First, we will review some social science research findings and thinking on exchange and value under conditions of globalization and mediatization, particularly networks and the social organization of media environments. Second, we will engage “social software” through hands-on projects, which some may want to create or already are creating. Most people’s interests will fall between or combine analysis and production in research projects that identify research concepts and findings which can be applied to a Web 2.0 topic, issue, software implementation or social form that interests them.

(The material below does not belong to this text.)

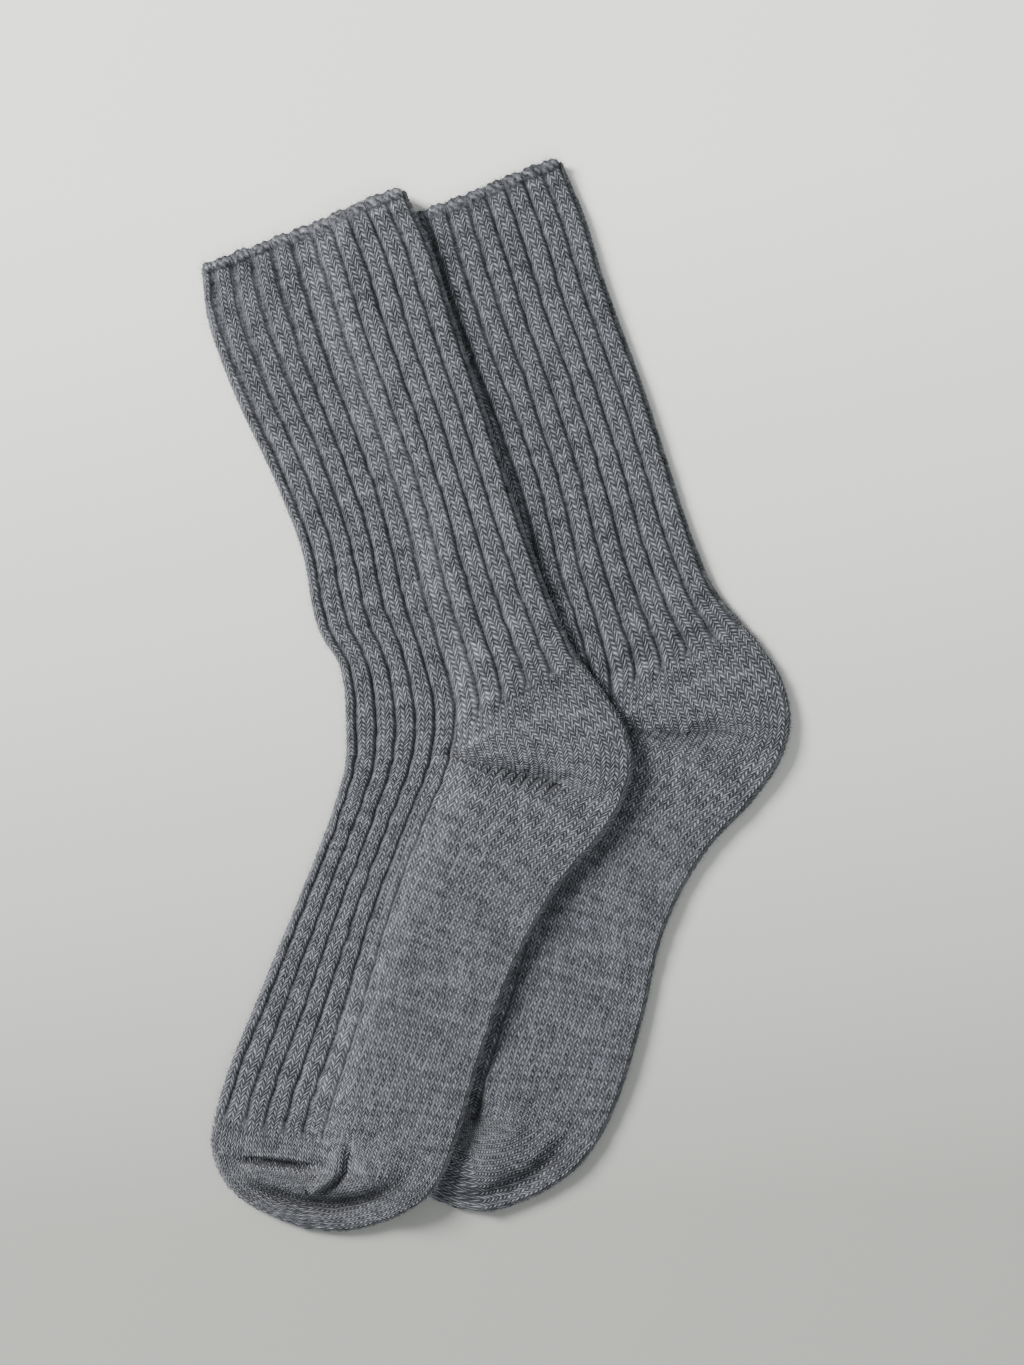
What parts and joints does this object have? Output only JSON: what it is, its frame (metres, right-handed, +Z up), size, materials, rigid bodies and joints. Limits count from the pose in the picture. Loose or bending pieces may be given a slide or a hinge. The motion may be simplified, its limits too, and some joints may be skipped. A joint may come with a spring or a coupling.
{
  "type": "pair of socks",
  "caption": "Pair of ribbed knitted crew socks laid flat in profile, one lying over the edge of the other, with plain heels, soles and closed toes.",
  "frame": {"origin": "centre of the pair's outline on the surface that it lies on", "axes": "+X across the pair from the upper sock's toe towards the lower sock's heel, +Y from the toes towards the cuffs, +Z up from the surface"},
  "size_m": [0.2185, 0.3981, 0.0126],
  "materials": {
    "upper_knit": "matt grey melange knit, two-wale ribs on leg and instep, plain stitch on heel, sole and toe",
    "lower_knit": "matt grey melange knit, two-wale ribs on leg and instep, plain stitch on heel, sole and toe"
  },
  "bodies": {
    "root": {"upper_sock": "upper_knit", "lower_sock": "lower_knit"}
  },
  "joints": []
}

Our subject is hacking social life on-line and how it is done today: technologically, as media, and sociologically. Our focus will be on how these work together to make on-line practices more social and/or social in new ways.
Goals
The overall goal of this seminar is to train the next generation of info-analysts, to assist you to become more informed consumers of current ideas about the information economy/society/culture and better equipped to produce it through appropriate research practice. You will learn to evaluate arguments, issues, propositions in terms other than how they are stated by marshalling research, identifying theories, comparing evidence and presenting findings.
Grading & Assignments
We will proceed stepwise – first, identifying topics, then relevant research-based literature, formulating our problems and, finally, producing reports that can be a normal research paper or a demonstration project with results (not just prospective ideas). This translates into three graded events or products:
- a systematic literature review on a topic or issue that interests you that relates it to actual research findings (20%)
- a statement problematising that topic or issue in terms of concepts and findings based on research literature (20%)

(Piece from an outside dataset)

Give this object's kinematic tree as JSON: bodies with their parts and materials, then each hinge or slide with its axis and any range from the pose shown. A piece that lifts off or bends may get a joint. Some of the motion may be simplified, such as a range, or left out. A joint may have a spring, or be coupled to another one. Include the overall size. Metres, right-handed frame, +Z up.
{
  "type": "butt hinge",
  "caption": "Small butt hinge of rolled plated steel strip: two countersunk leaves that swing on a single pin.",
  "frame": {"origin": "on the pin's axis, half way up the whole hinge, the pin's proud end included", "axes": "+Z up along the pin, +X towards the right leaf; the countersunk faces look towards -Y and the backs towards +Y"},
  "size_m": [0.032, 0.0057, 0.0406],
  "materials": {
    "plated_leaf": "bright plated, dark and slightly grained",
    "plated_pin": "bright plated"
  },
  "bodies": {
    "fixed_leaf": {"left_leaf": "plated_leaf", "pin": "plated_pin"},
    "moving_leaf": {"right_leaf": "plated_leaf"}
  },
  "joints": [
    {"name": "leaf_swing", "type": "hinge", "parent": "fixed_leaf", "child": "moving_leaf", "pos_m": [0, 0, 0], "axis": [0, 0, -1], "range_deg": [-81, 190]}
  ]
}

- a final paper and/or presentation on your project incorporating the research you reviewed, how you applied it, and what you found (40%)

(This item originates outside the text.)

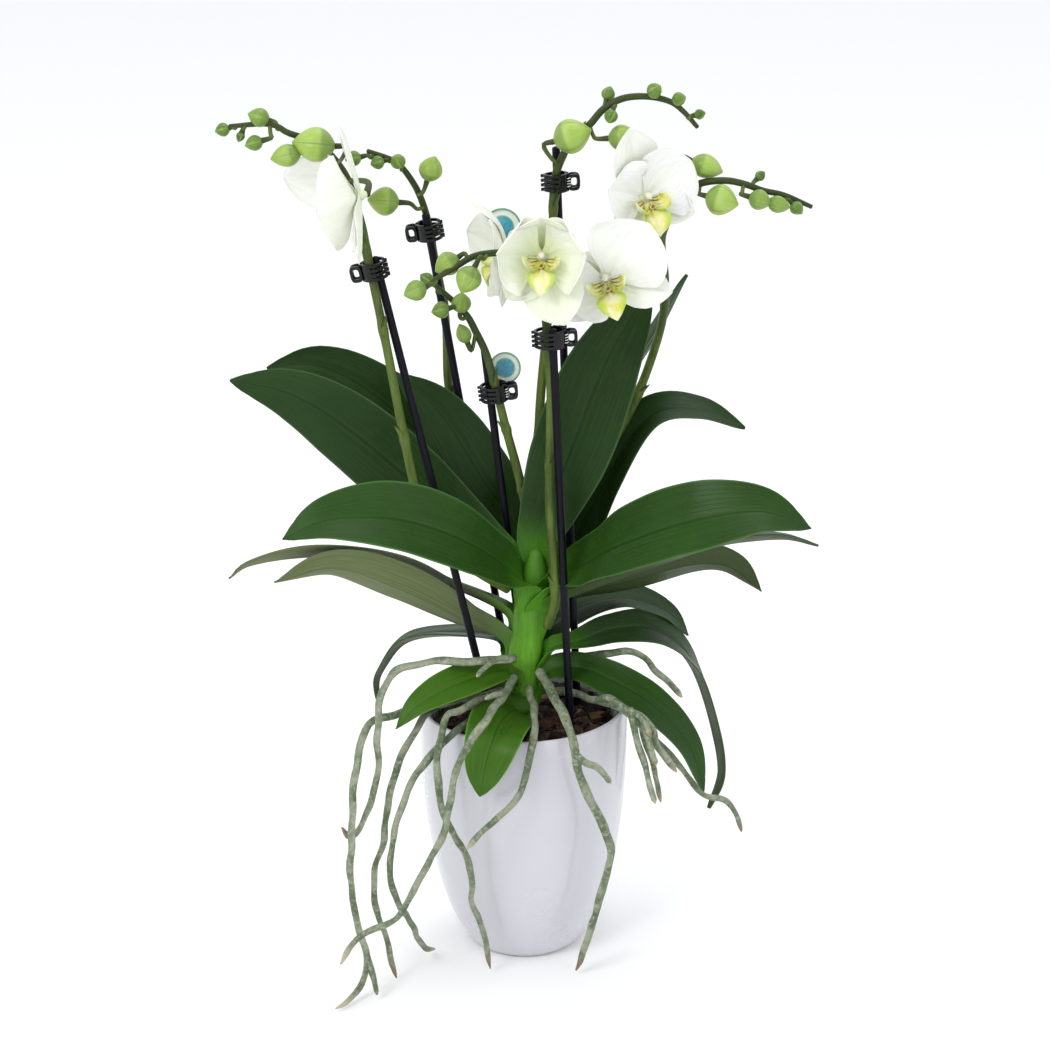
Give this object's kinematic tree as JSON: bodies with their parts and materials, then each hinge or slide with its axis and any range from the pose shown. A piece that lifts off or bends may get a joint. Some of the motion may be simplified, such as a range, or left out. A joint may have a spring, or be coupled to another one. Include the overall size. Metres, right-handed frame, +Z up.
{
  "type": "potted orchid",
  "caption": "Moth orchid in a smooth white cover pot, with staked flower spikes, buds, open flowers, arching leaves and trailing aerial roots.",
  "frame": {"origin": "centre of the cover pot's flat foot, on the surface it stands on", "axes": "+Z up along the pot's axis; -Y is the front of the plant, where the open flowers look; +X is the plant's right seen from the front"},
  "size_m": [0.359, 0.181, 0.5473],
  "materials": {
    "pot_white": "satin white glaze",
    "clear_plastic": "thin smoky see-through growing pot",
    "bark": "damp dark bark chips",
    "stem_green": "smooth living leaf sheaths",
    "leaf_green": "waxy, leathery living leaf",
    "spike_green": "smooth living stalk and buds",
    "stake_black": "dark plastic-coated rod",
    "clip_black": "black moulded plastic",
    "tag_plastic": "smooth plastic, bare faces",
    "petal_white": "soft living petal",
    "lip_yellow": "soft living lip",
    "root_velamen": "dry corky root skin"
  },
  "bodies": {
    "root": {"cover_pot": "pot_white", "nursery_pot": "clear_plastic", "bark_substrate": "bark", "main_stem": "stem_green", "leaf_01": "leaf_green", "leaf_02": "leaf_green", "leaf_03": "leaf_green", "leaf_04": "leaf_green", "leaf_05": "leaf_green", "leaf_06": "leaf_green", "leaf_07": "leaf_green", "leaf_08": "leaf_green", "leaf_09": "leaf_green", "leaf_10": "leaf_green", "leaf_11": "leaf_green", "leaf_12": "leaf_green", "leaf_13": "leaf_green", "leaf_14": "leaf_green", "leaf_15": "leaf_green", "leaf_16": "leaf_green", "leaf_17": "leaf_green", "leaf_18": "leaf_green", "flower_spike_1": "spike_green", "flower_spike_2": "spike_green", "flower_spike_3": "spike_green", "flower_spike_4": "spike_green", "flower_spike_5": "spike_green", "flower_spike_6": "spike_green", "stake_1": "stake_black", "stake_2": "stake_black", "stake_3": "stake_black", "stake_4": "stake_black", "stake_5": "stake_black", "clip_1": "clip_black", "clip_2": "clip_black", "clip_3": "clip_black", "clip_4": "clip_black", "clip_5": "clip_black", "tag_1": "tag_plastic", "tag_2": "tag_plastic", "flower_1_tepals": "petal_white", "flower_2_tepals": "petal_white", "flower_3_tepals": "petal_white", "flower_4_tepals": "petal_white", "flower_5_tepals": "petal_white", "flower_1_lip": "lip_yellow", "flower_2_lip": "lip_yellow", "flower_3_lip": "lip_yellow", "flower_4_lip": "lip_yellow", "flower_5_lip": "lip_yellow", "root_01": "root_velamen", "root_02": "root_velamen", "root_03": "root_velamen", "root_04": "root_velamen", "root_05": "root_velamen", "root_06": "root_velamen", "root_07": "root_velamen", "root_08": "root_velamen", "root_09": "root_velamen", "root_10": "root_velamen"}
  },
  "joints": []
}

The final 20% of your grade is for participation, which includes having read assignments and coming to class ready to discuss them, making presentations and responding to others’, and – for those who want – creating, moderating, contributing to on-line discussion forums on a Blackboard for this course. Part of this “participation” will include composing and posting notes on articles on course readings …
Readings.
A Blackboard for this course (MDIA 499-01under Anthropology) contains an initial selection of readings on Web 2.0 topics that are a mix of research articles and think pieces by social scientists and media researchers to get us started. Others will be added during the seminar, and participants are encouraged to open discussion forums on readings, topics and issues in it.
Two books, available at the bookstore, are required reading:
- Clay Shirkey. Here Comes Everybody: The Power of Organizing Without Organizations (New York: Penguin, 2008)
- Wayne C. Booth & Gregory G. Colomb. The Craft of Research (Chicago: University of Chicago Press, 2008)
Recommended (but not required, so not in the bookstore, but in the library):
- Communities in Cyberspace, edited by Marc Smith & Peter Kollock (New York: Routledge 2001) Pre-Web 2.0 but good on presentation of self, risk, privacy and kinds of “community” in cyberspace, by sociologists specializing in network analysis and applications of on-line media.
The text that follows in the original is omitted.